French cement giant Lafarge has lost their final appeal and will undergo a high-profile trial in a precedent-setting case which could force Western corporations to stop turning a blind eye to terrorism.
Lafarge will be tried for complicity in crimes against humanity in Syria. They are accused of working with Daesh terrorist group for years in Northern Syria, with the concrete produced in their factory used in battlefield infrastructure which terrorists needed to keep the unrest going.
They will be tried for financing terrorism – for allegedly paying 13 million euros to terrorist groups from 2010 to 2014, supposedly to keep their factory safe. They will also be charged for endangering the lives of others, for putting its 11 Syrian employees at risk. The original suit was brought by French NGO Sherpa on behalf of the workers.

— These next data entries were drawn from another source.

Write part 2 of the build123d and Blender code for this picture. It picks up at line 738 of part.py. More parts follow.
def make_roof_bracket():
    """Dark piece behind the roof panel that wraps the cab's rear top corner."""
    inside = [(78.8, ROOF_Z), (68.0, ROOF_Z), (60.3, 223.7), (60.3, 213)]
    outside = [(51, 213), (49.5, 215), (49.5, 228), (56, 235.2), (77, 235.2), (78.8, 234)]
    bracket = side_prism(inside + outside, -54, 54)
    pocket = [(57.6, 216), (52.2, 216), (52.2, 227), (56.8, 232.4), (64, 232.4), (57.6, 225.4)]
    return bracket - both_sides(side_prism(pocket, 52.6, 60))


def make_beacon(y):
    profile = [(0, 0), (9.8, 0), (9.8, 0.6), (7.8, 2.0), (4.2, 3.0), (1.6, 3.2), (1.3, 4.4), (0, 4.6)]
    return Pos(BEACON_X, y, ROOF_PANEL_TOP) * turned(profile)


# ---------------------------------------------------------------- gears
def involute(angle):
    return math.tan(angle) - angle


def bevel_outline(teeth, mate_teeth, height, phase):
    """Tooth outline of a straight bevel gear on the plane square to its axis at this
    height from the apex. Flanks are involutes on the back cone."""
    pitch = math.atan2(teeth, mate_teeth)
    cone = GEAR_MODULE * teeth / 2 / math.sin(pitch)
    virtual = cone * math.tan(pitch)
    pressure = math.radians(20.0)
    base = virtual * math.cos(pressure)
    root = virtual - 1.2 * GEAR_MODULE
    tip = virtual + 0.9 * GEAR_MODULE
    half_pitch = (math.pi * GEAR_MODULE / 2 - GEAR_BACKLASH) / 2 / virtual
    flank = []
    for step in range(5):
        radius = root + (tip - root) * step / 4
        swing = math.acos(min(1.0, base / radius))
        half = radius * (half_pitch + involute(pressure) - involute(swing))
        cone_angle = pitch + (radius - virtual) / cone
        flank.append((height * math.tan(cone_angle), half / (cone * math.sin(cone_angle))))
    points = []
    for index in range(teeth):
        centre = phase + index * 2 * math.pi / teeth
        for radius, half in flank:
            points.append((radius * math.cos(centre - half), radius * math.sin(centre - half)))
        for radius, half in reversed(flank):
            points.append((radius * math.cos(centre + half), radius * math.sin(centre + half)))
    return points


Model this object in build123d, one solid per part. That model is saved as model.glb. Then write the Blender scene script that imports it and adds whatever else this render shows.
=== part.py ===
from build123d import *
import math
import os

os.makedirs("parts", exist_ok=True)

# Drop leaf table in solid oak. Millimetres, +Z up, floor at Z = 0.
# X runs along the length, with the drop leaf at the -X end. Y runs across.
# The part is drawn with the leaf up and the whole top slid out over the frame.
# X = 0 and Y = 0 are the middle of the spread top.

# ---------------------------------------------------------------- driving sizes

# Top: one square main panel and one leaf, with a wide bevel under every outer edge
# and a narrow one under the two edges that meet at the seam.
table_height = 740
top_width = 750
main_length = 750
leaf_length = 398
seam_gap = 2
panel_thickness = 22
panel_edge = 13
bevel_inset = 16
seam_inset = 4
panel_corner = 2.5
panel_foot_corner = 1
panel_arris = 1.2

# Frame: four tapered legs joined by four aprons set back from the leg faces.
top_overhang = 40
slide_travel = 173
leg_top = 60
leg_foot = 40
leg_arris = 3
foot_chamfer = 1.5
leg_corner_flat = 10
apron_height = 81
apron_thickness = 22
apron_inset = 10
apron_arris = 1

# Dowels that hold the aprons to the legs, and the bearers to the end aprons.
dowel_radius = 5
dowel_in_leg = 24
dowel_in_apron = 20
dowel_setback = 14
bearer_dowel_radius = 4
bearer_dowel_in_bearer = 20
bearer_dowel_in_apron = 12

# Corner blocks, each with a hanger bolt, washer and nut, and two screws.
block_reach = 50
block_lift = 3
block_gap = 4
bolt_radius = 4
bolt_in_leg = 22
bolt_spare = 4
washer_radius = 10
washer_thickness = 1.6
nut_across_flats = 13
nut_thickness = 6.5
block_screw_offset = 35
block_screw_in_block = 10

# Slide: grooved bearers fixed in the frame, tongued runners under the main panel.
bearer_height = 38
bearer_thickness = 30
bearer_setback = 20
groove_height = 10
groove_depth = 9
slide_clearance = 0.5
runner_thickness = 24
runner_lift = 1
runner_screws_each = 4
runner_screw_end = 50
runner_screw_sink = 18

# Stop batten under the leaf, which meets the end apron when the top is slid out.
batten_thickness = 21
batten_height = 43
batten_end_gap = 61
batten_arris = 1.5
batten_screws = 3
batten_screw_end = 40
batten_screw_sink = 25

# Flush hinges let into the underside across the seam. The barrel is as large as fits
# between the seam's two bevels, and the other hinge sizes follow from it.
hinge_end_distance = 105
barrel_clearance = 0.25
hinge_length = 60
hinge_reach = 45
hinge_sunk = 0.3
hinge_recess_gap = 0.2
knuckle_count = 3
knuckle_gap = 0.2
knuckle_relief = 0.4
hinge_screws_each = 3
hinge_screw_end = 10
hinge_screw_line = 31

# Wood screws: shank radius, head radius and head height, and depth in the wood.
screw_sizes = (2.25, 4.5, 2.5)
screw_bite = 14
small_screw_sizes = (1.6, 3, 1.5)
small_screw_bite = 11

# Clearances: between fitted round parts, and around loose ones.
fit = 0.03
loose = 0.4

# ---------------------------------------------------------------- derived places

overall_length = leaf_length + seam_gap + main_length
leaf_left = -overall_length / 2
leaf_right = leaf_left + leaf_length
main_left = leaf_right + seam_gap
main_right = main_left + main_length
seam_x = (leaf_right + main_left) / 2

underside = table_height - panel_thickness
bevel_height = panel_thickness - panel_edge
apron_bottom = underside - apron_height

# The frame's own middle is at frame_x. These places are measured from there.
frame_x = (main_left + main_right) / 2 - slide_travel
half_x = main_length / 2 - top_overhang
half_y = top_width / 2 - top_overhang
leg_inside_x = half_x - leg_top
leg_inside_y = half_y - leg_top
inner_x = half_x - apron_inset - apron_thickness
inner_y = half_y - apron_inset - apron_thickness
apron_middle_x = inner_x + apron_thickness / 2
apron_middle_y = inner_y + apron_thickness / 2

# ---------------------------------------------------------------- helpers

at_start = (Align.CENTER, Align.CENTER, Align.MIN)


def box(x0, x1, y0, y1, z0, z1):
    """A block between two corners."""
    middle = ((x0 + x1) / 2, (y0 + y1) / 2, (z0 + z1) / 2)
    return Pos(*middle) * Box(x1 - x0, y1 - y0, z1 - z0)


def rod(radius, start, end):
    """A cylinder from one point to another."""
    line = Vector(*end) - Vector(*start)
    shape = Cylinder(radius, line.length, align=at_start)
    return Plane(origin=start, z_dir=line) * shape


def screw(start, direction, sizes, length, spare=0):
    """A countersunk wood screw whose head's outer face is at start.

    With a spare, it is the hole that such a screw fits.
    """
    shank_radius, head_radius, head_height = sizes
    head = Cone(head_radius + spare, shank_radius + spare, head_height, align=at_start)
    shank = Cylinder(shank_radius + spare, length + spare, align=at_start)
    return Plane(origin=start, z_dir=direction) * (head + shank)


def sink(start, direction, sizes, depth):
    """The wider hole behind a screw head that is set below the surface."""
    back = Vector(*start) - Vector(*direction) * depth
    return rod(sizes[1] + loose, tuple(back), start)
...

After the scandal broke Lafarge was merged with Swiss giant Holcim, but eight Lafarge executives will now face justice. Leaked testimony from Lafarge executives reveals that the French Foreign Ministry knew the entire time, telling Lafarge to “hold on” and that “everything would work out”.
The case will likely drag on for years, but long-time political heavyweight and former foreign minister Laurent Fabius may be called to testify. In 2012 he infamously praised al-Nusra, the al-Qaeda affiliate in Syria, for “doing a good job on the ground”, and likely with Lafarge’s concrete.